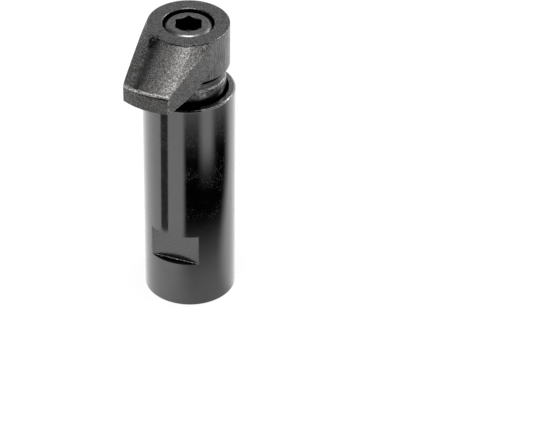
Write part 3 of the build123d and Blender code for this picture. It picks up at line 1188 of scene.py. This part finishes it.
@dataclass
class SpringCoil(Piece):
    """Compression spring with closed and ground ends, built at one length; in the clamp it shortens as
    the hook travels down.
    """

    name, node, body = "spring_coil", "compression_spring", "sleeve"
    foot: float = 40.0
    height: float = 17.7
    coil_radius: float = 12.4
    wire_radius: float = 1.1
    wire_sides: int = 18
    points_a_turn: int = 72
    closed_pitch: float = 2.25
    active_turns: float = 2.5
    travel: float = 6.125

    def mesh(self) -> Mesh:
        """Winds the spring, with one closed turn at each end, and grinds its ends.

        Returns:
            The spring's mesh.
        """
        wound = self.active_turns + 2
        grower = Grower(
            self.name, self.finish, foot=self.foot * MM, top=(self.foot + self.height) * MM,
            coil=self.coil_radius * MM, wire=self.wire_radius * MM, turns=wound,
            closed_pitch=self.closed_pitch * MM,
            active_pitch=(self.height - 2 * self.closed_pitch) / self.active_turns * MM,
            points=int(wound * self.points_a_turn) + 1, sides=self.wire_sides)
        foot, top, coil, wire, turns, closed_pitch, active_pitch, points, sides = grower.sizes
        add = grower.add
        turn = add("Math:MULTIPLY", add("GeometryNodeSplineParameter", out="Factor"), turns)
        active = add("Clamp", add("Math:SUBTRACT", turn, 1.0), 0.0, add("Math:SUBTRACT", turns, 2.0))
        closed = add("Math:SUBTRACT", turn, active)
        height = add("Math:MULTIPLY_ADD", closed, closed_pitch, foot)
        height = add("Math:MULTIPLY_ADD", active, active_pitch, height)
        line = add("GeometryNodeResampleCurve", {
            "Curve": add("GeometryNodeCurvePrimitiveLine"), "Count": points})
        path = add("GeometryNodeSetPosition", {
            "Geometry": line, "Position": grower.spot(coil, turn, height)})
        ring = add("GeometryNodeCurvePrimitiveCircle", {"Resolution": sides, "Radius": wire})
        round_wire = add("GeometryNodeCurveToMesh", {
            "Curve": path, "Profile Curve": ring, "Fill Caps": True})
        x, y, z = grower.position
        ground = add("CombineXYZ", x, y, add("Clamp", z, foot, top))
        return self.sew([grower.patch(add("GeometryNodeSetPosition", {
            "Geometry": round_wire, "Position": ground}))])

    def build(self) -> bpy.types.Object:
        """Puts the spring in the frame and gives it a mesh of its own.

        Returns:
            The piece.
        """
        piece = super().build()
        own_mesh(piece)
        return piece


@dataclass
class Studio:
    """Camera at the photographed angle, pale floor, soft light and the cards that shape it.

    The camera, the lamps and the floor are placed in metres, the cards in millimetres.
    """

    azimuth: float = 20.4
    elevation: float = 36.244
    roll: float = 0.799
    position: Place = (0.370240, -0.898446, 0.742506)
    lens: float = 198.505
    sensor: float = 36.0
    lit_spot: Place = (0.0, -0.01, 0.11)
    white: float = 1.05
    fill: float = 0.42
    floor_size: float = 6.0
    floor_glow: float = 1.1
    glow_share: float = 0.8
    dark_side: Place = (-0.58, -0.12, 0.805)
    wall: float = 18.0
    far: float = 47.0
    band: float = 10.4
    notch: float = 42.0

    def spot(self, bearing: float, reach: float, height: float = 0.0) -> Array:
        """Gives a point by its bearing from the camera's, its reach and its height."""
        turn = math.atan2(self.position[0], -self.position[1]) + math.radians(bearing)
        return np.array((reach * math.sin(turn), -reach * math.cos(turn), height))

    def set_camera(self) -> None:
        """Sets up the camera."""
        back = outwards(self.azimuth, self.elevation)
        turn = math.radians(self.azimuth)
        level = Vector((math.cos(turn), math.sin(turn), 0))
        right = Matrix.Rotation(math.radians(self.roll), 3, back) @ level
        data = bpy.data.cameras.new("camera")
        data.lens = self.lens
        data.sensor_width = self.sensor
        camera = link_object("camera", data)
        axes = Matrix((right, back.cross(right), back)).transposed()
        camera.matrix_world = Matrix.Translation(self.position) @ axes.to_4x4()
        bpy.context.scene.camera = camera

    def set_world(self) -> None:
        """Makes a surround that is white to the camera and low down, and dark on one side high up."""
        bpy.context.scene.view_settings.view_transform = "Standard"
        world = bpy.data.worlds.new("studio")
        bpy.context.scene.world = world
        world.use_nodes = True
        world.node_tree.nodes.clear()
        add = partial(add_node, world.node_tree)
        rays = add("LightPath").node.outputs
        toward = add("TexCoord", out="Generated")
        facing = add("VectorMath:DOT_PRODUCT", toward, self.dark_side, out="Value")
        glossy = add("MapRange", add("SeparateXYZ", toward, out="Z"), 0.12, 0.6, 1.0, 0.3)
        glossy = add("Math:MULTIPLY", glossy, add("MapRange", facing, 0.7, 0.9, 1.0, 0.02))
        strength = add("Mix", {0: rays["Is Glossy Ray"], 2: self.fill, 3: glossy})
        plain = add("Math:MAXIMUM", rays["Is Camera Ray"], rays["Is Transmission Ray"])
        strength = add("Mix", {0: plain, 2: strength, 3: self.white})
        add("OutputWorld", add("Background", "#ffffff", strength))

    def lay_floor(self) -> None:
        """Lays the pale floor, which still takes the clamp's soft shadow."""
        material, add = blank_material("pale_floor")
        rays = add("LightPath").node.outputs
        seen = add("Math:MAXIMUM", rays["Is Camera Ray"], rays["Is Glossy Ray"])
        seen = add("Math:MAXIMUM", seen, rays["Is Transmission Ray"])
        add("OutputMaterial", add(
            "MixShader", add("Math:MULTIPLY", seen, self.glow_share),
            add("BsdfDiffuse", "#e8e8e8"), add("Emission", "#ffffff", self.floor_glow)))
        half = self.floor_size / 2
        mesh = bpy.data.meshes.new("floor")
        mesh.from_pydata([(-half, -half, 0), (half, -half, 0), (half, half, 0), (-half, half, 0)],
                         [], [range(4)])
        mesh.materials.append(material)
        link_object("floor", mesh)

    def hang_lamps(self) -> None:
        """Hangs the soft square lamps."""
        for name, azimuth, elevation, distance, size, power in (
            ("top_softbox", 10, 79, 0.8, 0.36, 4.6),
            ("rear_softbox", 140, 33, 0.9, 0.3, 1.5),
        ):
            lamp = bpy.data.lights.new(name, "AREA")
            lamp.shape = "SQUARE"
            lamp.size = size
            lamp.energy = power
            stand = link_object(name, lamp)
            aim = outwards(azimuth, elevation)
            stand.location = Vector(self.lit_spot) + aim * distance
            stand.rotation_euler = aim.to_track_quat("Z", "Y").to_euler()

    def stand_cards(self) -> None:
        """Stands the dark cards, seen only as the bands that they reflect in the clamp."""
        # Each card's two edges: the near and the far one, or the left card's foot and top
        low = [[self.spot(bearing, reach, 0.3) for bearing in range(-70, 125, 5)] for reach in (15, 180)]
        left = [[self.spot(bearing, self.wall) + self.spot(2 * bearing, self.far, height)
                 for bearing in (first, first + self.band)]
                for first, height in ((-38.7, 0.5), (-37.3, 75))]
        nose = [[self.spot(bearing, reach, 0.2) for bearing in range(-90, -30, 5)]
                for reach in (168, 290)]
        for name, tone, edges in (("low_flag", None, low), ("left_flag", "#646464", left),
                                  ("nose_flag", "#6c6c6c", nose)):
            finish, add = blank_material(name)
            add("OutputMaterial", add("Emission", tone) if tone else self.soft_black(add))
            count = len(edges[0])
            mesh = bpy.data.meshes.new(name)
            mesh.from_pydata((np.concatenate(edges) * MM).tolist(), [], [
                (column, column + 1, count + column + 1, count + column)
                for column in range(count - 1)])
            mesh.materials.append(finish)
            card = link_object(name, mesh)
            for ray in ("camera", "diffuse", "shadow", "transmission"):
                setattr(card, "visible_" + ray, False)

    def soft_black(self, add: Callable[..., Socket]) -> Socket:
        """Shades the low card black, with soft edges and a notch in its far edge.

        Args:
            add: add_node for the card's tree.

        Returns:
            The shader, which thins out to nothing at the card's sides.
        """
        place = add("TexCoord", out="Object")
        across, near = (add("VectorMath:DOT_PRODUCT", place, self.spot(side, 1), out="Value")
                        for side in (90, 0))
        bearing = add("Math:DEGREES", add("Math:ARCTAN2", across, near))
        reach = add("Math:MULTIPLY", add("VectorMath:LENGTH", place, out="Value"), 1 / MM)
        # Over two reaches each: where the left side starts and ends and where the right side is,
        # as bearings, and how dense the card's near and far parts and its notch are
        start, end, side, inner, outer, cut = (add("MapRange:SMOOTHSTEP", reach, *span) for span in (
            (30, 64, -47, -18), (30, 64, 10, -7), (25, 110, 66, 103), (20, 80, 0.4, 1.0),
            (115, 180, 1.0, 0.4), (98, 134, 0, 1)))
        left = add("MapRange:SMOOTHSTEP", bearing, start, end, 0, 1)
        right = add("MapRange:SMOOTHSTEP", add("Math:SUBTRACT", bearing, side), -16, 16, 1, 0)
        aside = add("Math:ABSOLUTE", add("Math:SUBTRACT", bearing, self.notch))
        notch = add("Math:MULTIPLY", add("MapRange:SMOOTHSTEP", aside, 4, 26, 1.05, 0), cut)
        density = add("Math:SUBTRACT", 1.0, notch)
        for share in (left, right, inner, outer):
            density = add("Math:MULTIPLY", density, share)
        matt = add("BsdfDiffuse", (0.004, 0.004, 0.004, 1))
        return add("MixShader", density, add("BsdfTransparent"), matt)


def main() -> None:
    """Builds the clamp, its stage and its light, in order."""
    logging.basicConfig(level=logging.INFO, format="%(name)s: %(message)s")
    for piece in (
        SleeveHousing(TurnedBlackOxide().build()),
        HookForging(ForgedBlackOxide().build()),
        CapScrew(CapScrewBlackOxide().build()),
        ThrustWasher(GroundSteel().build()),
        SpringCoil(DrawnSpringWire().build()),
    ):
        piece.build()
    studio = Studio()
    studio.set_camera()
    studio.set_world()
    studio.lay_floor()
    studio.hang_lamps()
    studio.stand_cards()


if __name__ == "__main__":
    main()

--

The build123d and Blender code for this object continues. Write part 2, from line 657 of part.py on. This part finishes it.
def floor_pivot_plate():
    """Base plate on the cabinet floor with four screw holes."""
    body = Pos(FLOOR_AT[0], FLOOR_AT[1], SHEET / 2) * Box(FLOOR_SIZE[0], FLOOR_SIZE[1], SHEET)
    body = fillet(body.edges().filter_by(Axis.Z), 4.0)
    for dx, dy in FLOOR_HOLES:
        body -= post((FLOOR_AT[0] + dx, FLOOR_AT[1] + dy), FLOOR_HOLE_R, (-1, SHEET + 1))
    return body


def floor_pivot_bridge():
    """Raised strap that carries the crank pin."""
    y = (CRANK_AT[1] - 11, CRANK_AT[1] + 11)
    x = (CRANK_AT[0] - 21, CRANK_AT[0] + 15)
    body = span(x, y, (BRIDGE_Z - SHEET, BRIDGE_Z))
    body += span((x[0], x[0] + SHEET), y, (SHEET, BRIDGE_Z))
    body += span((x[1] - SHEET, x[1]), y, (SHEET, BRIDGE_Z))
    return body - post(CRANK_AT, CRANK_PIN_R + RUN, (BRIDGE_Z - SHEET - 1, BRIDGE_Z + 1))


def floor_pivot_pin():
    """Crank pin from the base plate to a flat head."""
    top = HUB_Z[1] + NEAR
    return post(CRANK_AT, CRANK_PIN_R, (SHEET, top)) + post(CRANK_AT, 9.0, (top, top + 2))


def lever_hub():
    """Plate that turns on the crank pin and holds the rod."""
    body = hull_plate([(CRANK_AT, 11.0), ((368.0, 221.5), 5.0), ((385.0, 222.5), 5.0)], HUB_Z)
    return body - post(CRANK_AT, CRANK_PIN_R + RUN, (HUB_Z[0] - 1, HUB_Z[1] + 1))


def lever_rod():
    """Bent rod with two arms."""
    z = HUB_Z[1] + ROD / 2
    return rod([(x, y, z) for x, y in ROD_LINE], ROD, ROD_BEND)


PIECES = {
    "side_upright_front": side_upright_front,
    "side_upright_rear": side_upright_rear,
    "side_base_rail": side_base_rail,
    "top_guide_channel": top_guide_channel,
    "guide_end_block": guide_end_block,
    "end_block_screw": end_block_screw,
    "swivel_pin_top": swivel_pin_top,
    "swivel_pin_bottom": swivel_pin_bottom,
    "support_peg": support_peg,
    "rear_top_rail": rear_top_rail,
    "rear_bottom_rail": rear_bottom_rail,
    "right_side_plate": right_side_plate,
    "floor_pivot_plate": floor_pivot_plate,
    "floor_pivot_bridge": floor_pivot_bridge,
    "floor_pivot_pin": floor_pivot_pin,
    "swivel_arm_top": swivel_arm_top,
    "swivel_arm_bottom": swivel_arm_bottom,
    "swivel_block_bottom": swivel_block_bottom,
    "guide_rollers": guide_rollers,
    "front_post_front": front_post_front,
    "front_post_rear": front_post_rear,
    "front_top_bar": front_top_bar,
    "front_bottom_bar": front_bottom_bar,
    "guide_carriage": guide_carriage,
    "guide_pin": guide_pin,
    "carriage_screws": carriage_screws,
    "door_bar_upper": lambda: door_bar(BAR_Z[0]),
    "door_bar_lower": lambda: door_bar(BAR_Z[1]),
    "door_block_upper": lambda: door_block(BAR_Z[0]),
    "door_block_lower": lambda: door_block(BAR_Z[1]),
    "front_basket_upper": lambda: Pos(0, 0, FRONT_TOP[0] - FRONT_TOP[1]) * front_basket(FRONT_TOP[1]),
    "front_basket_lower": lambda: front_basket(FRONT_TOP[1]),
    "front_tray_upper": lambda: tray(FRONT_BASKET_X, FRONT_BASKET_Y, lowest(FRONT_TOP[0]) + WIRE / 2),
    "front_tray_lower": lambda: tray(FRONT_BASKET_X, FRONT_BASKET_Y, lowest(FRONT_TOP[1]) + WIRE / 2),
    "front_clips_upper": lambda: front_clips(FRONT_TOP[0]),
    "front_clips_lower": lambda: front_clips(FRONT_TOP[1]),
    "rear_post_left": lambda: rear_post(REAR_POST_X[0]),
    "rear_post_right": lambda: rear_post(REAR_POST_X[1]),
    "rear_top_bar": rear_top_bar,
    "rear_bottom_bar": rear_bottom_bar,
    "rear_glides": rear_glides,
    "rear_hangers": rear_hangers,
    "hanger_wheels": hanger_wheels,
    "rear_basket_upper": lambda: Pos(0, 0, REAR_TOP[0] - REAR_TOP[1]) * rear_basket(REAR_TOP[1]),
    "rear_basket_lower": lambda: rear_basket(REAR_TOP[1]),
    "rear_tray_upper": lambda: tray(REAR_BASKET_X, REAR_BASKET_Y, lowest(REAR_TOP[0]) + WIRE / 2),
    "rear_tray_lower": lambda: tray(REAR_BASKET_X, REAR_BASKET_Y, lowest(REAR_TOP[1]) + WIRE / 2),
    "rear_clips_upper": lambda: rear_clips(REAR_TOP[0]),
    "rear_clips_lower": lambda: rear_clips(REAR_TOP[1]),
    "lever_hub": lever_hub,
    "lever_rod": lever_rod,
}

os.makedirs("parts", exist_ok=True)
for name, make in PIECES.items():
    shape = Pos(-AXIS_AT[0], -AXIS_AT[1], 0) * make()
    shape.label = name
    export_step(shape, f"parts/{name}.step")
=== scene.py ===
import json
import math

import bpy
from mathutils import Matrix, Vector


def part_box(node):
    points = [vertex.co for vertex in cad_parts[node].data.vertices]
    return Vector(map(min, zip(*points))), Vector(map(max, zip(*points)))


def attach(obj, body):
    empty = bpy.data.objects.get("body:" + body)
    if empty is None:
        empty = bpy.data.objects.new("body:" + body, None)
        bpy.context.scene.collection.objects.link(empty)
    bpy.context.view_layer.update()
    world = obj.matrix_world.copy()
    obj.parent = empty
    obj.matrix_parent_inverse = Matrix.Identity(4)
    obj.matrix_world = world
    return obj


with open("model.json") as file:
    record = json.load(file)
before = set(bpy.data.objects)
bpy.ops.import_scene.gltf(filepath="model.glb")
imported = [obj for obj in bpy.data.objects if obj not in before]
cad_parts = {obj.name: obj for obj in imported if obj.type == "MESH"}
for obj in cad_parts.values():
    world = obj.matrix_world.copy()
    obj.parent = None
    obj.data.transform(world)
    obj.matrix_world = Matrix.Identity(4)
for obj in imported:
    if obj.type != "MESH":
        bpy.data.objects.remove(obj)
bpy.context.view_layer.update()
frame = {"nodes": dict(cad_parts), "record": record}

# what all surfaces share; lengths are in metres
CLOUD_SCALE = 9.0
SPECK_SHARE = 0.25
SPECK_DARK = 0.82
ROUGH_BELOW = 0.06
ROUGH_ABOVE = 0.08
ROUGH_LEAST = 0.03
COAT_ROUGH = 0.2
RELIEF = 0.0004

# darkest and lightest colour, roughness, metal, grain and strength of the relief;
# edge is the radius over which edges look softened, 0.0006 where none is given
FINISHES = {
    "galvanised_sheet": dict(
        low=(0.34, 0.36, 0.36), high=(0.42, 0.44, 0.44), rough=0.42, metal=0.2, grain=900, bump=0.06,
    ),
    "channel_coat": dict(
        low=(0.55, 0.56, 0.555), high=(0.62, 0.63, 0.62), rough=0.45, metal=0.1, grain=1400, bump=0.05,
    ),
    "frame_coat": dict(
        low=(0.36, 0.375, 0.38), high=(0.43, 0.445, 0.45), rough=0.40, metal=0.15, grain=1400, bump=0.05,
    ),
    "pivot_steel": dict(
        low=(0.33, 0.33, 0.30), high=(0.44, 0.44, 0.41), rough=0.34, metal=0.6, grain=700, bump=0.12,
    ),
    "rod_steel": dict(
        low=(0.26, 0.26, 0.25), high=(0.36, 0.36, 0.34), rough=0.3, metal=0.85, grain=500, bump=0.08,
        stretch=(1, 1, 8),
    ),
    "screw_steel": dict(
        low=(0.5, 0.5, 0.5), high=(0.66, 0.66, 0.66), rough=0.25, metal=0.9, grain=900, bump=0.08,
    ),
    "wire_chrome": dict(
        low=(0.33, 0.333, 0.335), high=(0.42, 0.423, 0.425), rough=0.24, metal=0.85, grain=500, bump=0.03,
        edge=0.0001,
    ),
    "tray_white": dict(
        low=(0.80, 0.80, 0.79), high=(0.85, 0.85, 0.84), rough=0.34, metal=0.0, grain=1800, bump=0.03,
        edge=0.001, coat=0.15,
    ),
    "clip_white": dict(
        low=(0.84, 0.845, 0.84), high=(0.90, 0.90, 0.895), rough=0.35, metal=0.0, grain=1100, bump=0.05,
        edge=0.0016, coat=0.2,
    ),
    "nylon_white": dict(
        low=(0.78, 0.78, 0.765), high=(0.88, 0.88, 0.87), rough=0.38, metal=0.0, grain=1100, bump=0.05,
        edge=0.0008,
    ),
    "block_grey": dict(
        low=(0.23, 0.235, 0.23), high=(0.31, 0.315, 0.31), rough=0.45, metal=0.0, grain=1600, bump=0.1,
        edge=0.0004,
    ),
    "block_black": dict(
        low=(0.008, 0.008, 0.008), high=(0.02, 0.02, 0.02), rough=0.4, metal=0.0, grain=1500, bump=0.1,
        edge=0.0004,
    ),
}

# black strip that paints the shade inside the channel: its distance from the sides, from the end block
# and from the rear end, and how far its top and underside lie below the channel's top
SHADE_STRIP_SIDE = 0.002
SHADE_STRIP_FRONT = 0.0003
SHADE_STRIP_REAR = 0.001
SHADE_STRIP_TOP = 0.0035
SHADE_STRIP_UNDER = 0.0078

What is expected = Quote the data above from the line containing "for name, make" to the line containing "obj.parent = None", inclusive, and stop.

Response to the task =
for name, make in PIECES.items():
    shape = Pos(-AXIS_AT[0], -AXIS_AT[1], 0) * make()
    shape.label = name
    export_step(shape, f"parts/{name}.step")
=== scene.py ===
import json
import math

import bpy
from mathutils import Matrix, Vector


def part_box(node):
    points = [vertex.co for vertex in cad_parts[node].data.vertices]
    return Vector(map(min, zip(*points))), Vector(map(max, zip(*points)))


def attach(obj, body):
    empty = bpy.data.objects.get("body:" + body)
    if empty is None:
        empty = bpy.data.objects.new("body:" + body, None)
        bpy.context.scene.collection.objects.link(empty)
    bpy.context.view_layer.update()
    world = obj.matrix_world.copy()
    obj.parent = empty
    obj.matrix_parent_inverse = Matrix.Identity(4)
    obj.matrix_world = world
    return obj


with open("model.json") as file:
    record = json.load(file)
before = set(bpy.data.objects)
bpy.ops.import_scene.gltf(filepath="model.glb")
imported = [obj for obj in bpy.data.objects if obj not in before]
cad_parts = {obj.name: obj for obj in imported if obj.type == "MESH"}
for obj in cad_parts.values():
    world = obj.matrix_world.copy()
    obj.parent = None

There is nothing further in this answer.